**Record extracts**.
- - -
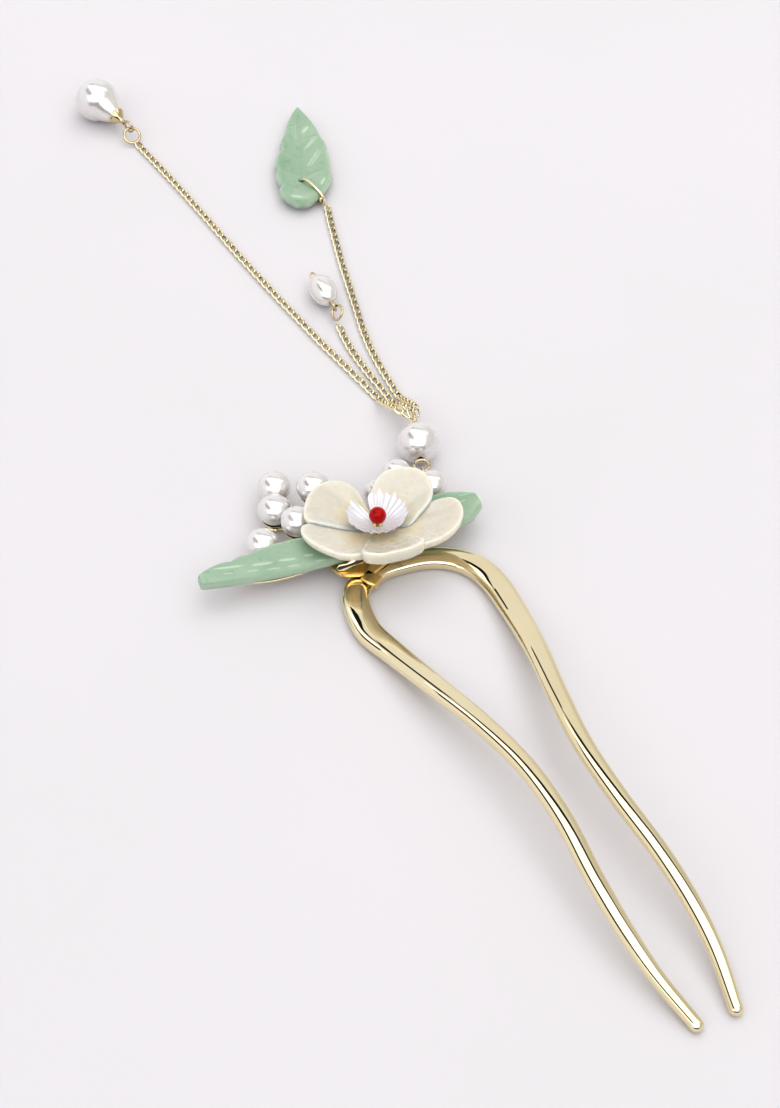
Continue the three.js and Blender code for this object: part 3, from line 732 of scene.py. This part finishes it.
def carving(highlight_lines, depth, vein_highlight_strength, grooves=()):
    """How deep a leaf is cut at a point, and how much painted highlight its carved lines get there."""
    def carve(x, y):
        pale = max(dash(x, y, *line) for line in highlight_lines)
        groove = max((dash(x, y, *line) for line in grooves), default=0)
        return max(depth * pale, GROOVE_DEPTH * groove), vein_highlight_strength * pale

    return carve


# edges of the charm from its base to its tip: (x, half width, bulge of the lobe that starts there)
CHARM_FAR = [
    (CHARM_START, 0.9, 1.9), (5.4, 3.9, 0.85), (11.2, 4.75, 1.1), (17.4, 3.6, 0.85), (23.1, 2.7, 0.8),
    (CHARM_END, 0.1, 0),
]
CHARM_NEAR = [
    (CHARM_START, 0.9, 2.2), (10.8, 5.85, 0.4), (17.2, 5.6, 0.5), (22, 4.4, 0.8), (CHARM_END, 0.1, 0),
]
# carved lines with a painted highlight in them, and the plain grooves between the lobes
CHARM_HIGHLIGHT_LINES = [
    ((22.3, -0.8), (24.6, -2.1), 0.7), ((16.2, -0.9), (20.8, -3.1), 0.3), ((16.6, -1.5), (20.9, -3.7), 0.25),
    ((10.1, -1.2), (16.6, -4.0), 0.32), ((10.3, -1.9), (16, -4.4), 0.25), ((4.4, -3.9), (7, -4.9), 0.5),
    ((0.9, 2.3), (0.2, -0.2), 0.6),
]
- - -
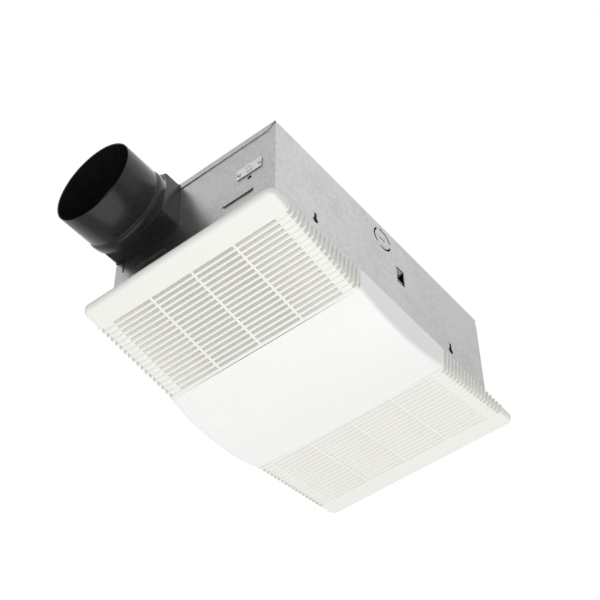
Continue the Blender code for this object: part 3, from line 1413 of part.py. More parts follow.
- - -
**Stated task**.
Extract exactly and only the lines above from the line containing "Continue the three.js" through the line containing "return carve", both end lines included.

**Exercise answer**.
Continue the three.js and Blender code for this object: part 3, from line 732 of scene.py. This part finishes it.
def carving(highlight_lines, depth, vein_highlight_strength, grooves=()):
    """How deep a leaf is cut at a point, and how much painted highlight its carved lines get there."""
    def carve(x, y):
        pale = max(dash(x, y, *line) for line in highlight_lines)
        groove = max((dash(x, y, *line) for line in grooves), default=0)
        return max(depth * pale, GROOVE_DEPTH * groove), vein_highlight_strength * pale

    return carve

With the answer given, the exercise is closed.